Faced with this dilemma, it is the duty of the oppressed to fight for their liberation rather than waiting for an alarm from Tsvangirai whom Ncube or the renewal team in the MDC feel has betrayed the struggle, for the power to remove Mugabe is in their hands and not in Tsvangirai’s alone. Does anyone know any prominent politician in Ukraine who spearheaded the revolution that swept Victor Yunukovich from office? It is the determination and sacrifice of the oppressed that can remove Mugabe from office and not the ballot box manned by Mudede, Makarau and Nikuv.
Since the infamous July elections, did anyone ever bother to demonstrate at Nikuv offices in protest over the scandal as well as at Mudede’s instead of crying for a grand coalition and Tsvangirai’s ouster?
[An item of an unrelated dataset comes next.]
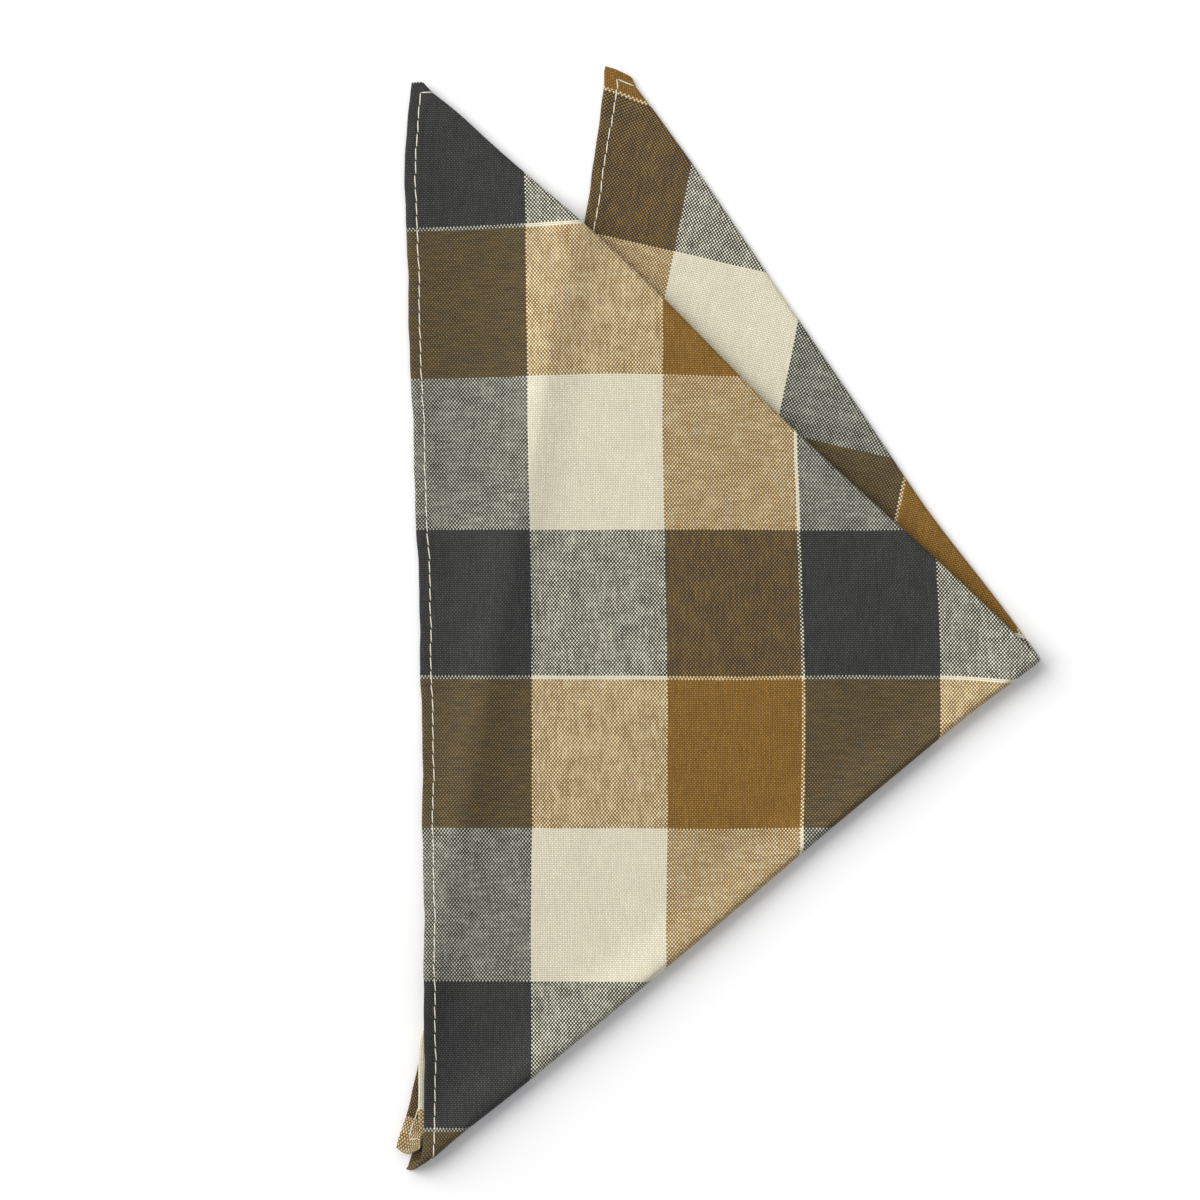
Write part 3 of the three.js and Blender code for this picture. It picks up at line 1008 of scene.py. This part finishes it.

In as much as opposition leaders should play a role in mobilising the masses against dictatorship, the oppressed shouldn’t sit on their hands expecting divine intervention as advocated by prosperity preachers like Makandiwa for that perpetuates their suffering.
A million men march to Mugabe’s residence calling for his resignation is the answer to the crisis and not the Nikuved ballot box. However, the strategy has its own risks for many will lose their lives for no revolution is bloodless. This strategy explains Mugabe’s panic and swiftness in cautioning Munyaradzi Gwisai and Job Sikhala over the slightest mention of a revolution that threatens his grip on power.
Madhuku’s constitution mantra, Ncube and Biti’s grand coalition as well as Tsvangirai’s dialogue initiative are efforts in futility and Zanu PF is prepared even to change the constitution to enable Mugabe from contesting for the highest post from his grave as long as that keeps the former revolution party into office. Those with ears let them hear!!